Under his guidance, the BIS annual reports over the three years before the Lehman crisis were a rising crescendo of alarm calls at a time when other global watchdogs were asleep. His legendary report in June 2008 openly discussed whether the world was on the cusp of events that might prove as dangerous and intractable as the Great Depression, as it indeed it was.
Mr White said central banks have been put in an invidious position, compelled to respond to a deep economic disorder that is beyond their power. The latest victim is the Swiss National Bank, which was effectively crushed last week by greater global forces as it tried to repel safe-haven flows into the franc.

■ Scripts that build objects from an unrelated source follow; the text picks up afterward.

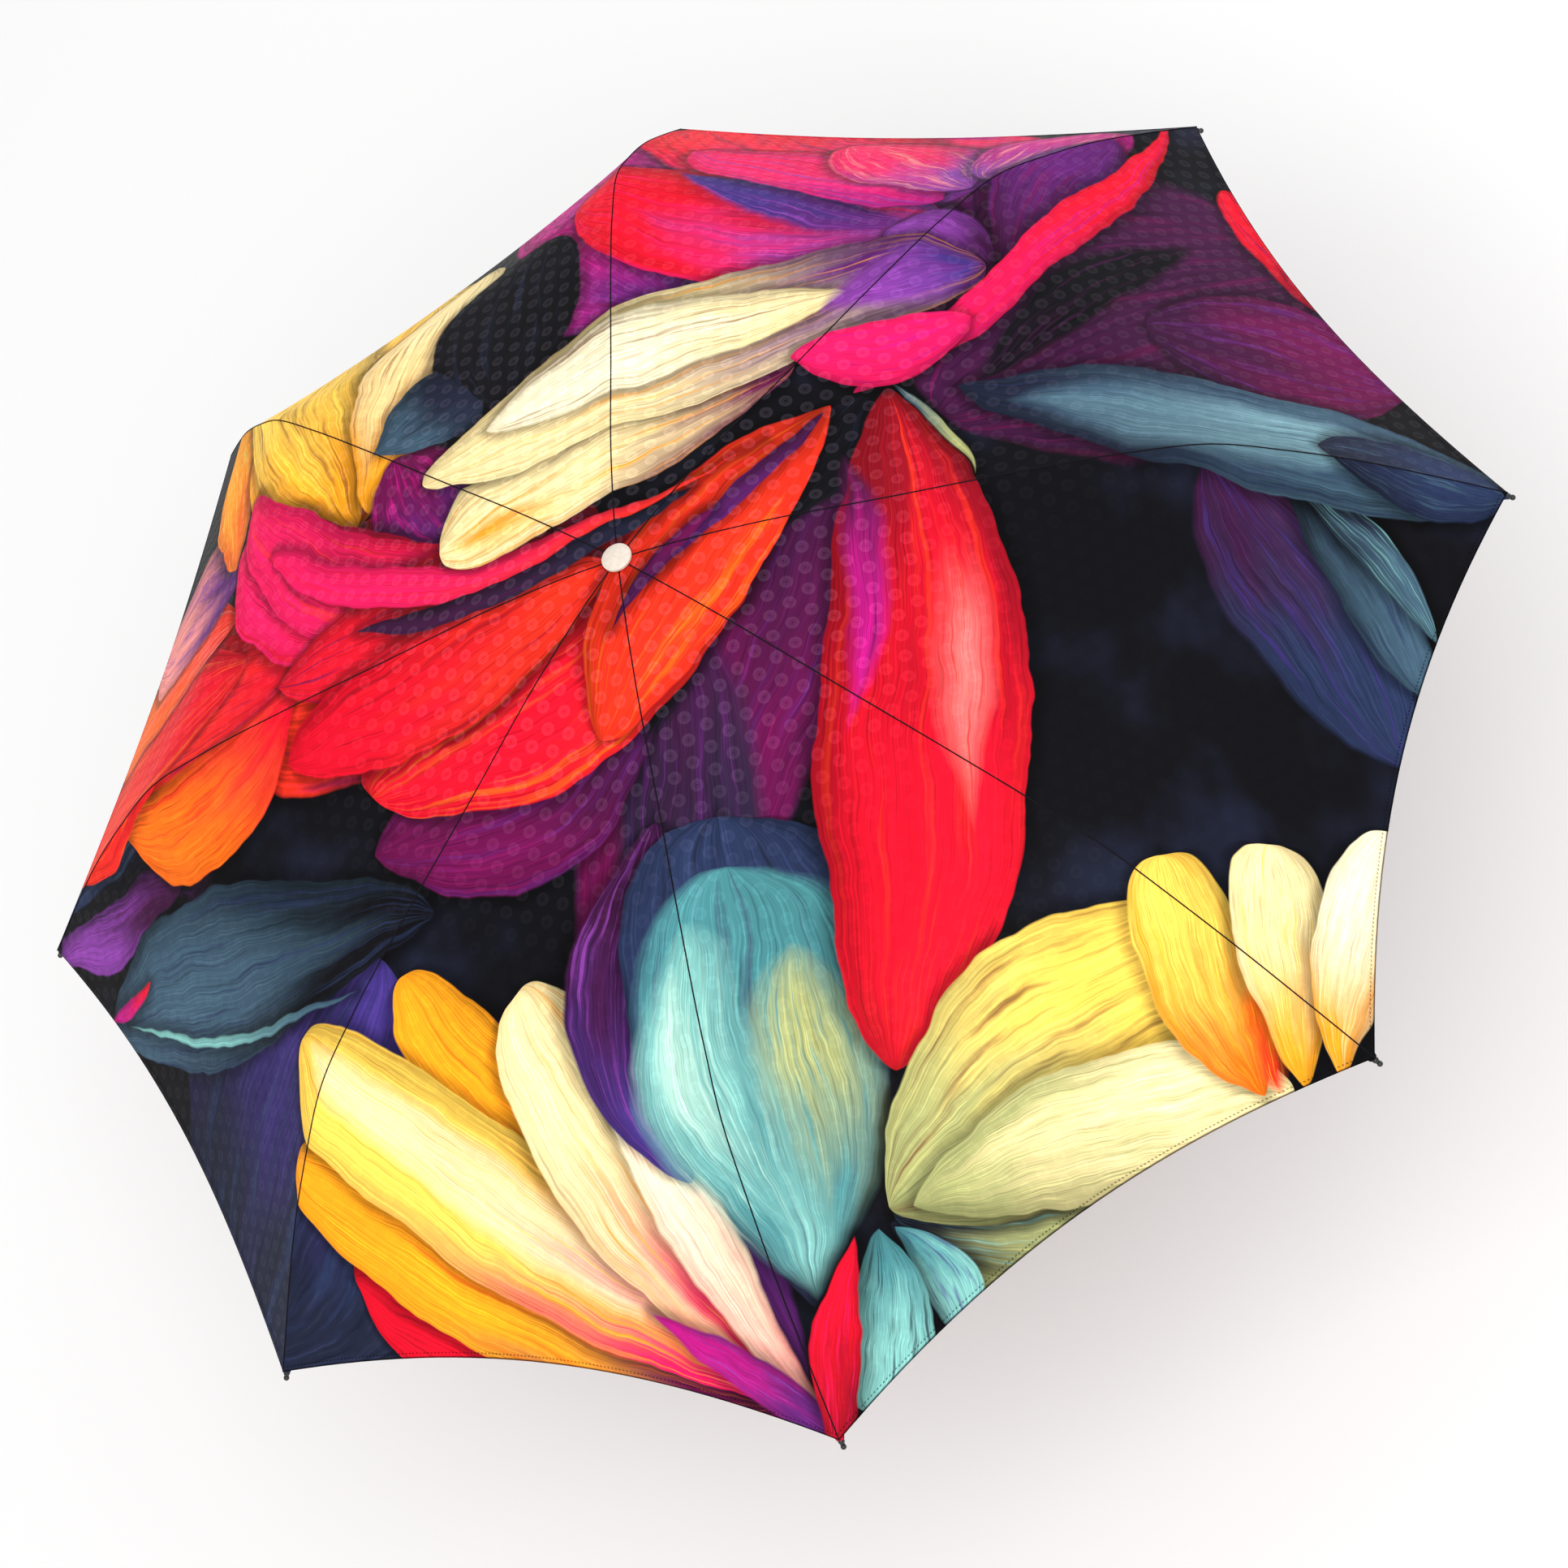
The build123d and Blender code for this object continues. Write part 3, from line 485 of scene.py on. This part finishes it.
def petals_near(points):
    """The petals that reach a piece, from the piece's places on the flat cloth."""
    found = []
    for index, petal in enumerate(PETALS):
        base = np.array(petal[0], float) * MM
        tip = np.array(petal[1], float) * MM
        length = np.linalg.norm(tip - base)
        step = (tip - base) / length
        rel = points - base
        along = rel @ step
        across = rel @ np.array([-step[1], step[0]])
        t = np.clip(along / length, 0, 1)
        off = np.abs(across - petal[3] * MM * 4 * t * (1 - t))
        margin = (WANDER + 12) * MM
        near = (along > -margin) & (along < length + margin) & (off < petal[2] * MM + margin)
        if near.any():
            found.append((index, petal))
    return found


# Sizes of the woven rings in millimetres, and how strongly the disc inside a ring shows.
RING_PITCH = 14.0
RING_OUTER = 4.0
RING_INNER = 2.4
RING_DOT = 0.8
RING_EDGE = 0.3
DISC_LEVEL = 0.64
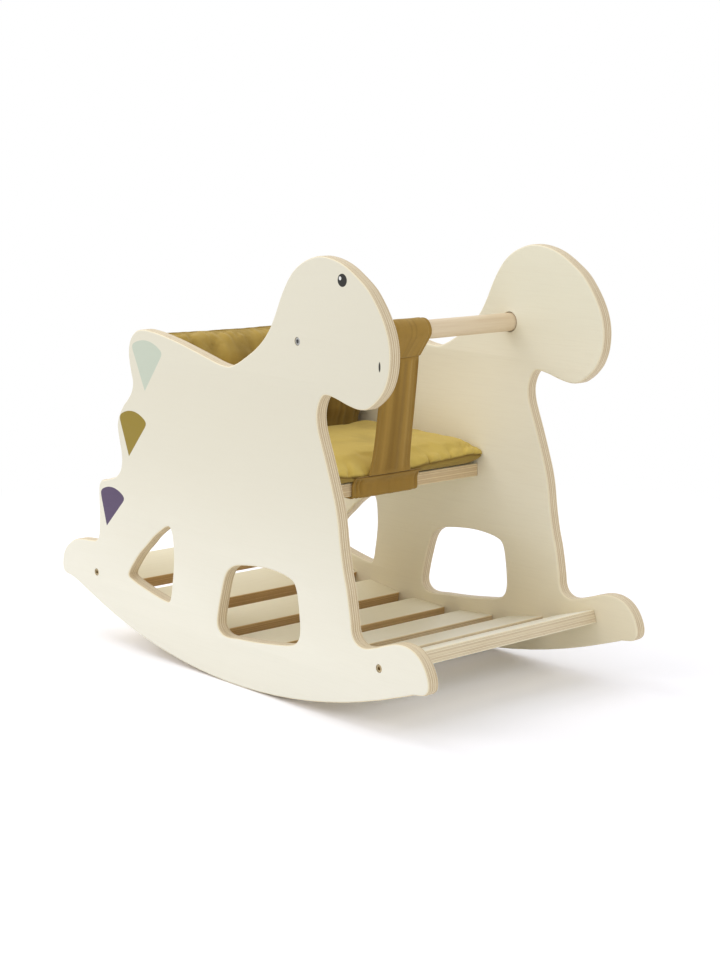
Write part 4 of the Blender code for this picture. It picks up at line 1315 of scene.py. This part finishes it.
def build_floor():
    """A pale floor. The camera sees it white where no shadow falls."""
    shader = Shader("floor_paint")
    seen = seen_ray(shader)
    paint = shader.mix(seen, FLOOR_LIT, FLOOR_SEEN)
    place = shader.coordinates("Object")
    far = shader.step(place.dot(place), 0.45, 1.4) * seen
    shader.show(far, shader.node("BsdfDiffuse", {"Color": paint}), shader.node("Emission", {}))
    tool = bmesh.new()
    bmesh.ops.create_circle(tool, cap_ends=True, segments=96, radius=FLOOR_RADIUS)
    floor = link("floor", mesh_of("floor", tool))
    floor.data.materials.append(shader.owner)
    floor.location.z = -FLOOR_GAP


def build_world():
    """A soft white sky, which the camera sees a little brighter than it lights."""
    shader = Shader("studio", bpy.data.worlds)
    white = (1.0, 1.0, 1.0)
    soft = shader.node("Background", {"Color": white, "Strength": SKY_GLOW})
    shader.show(seen_ray(shader), soft, shader.node("Background", {"Color": white, "Strength": 1.0}))
    bpy.context.scene.world = shader.owner


def aim(name, data, place, ahead):
    """A lamp or camera in the scene that looks ahead."""
    holder = link(name, data)
    turned = Vector(ahead).to_track_quat("-Z", "Y")
    set_all(holder, location=place, rotation_mode="QUATERNION", rotation_quaternion=turned)
    return holder


def add_lamp(name, place, target, power):
    lamp = bpy.data.lights.new(name, "AREA")
    set_all(lamp, shape="SQUARE", size=LAMP_SIZE, energy=power)
    aim(name, lamp, place, Vector(target) - Vector(place))


def build_camera():
    """The photograph's camera, found from the outlines of both side panels."""
    camera = bpy.data.cameras.new("camera")
    set_all(camera, sensor_width=36.0, lens=CAMERA_LENS)
    bpy.context.scene.camera = aim("camera", camera, CAMERA_PLACE, CAMERA_AHEAD)


bpy.context.scene.view_settings.view_transform = "Standard"
CLOTH_FINISH = woven("mustard_cotton", CLOTH_LIT, CLOTH_DEEP)
# Painted shade: darker, browner copies of the same cotton for the back cushion and the strap.
SHADED_BACK_FINISH = woven("mustard_back_cotton_painted_shade", SHADED_BACK_LIGHT, SHADED_BACK_DEEP)
SHADED_STRAP_FINISH = woven("mustard_strap_cotton_painted_shade", SHADED_STRAP_LIGHT, SHADED_STRAP_DEEP)
build_panels()
build_boards()
build_handlebar()
build_screws()
finish_hidden_nodes()
# Painted light on the cushions: painted shade on the seat's seam and lower skin, painted highlight up to a
# limit, and the seat's cloth lighter towards the right panel.
build_cushion("seat_cushion", CLOTH_FINISH, seat_point, seat_relief, grid=(90, 300), most=2.6 * MM,
              seam_shade=1.0, lightest=-0.12, right_side_light=0.22)
build_cushion("back_cushion", SHADED_BACK_FINISH, back_point, back_relief, grid=(80, 220), most=4.0 * MM,
              seam_shade=0.0, lightest=-0.8, right_side_light=0.0)
build_sleeve()
build_strap()
build_tab()
build_floor()
build_world()
add_lamp("key", (-1.5, -0.35, 2.3), (0, 0, 0.1), 15.0)
add_lamp("side", (-0.4, -2.2, 1.5), (0, 0, 0.2), 8.5)
build_camera()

The SNB was damned whatever it tried to do. "The only choice they had was to take a blow to the left cheek, or to the right cheek," he said.
He deplores the rush to QE as an "unthinking fashion". Those who argue that the US and the UK are growing faster than Europe because they carried out QE early are confusing "correlation with causality". The Anglo-Saxon pioneers have yet to pay the price. "It ain't over until the fat lady sings. There are serious side-effects building up and we don't know what will happen when they try to reverse what they have done."
The painful irony is that central banks may have brought about exactly what they most feared by trying to keep growth buoyant at all costs, he argues, and not allowing productivity gains to drive down prices gently as occurred in episodes of the 19th century. "They have created so much debt that they may have turned a good deflation into a bad deflation after all."
You know better than any other, MY MAIN MAN, it's all but over, for these CRIMINALS!...
did i say turn out the lights?...YES!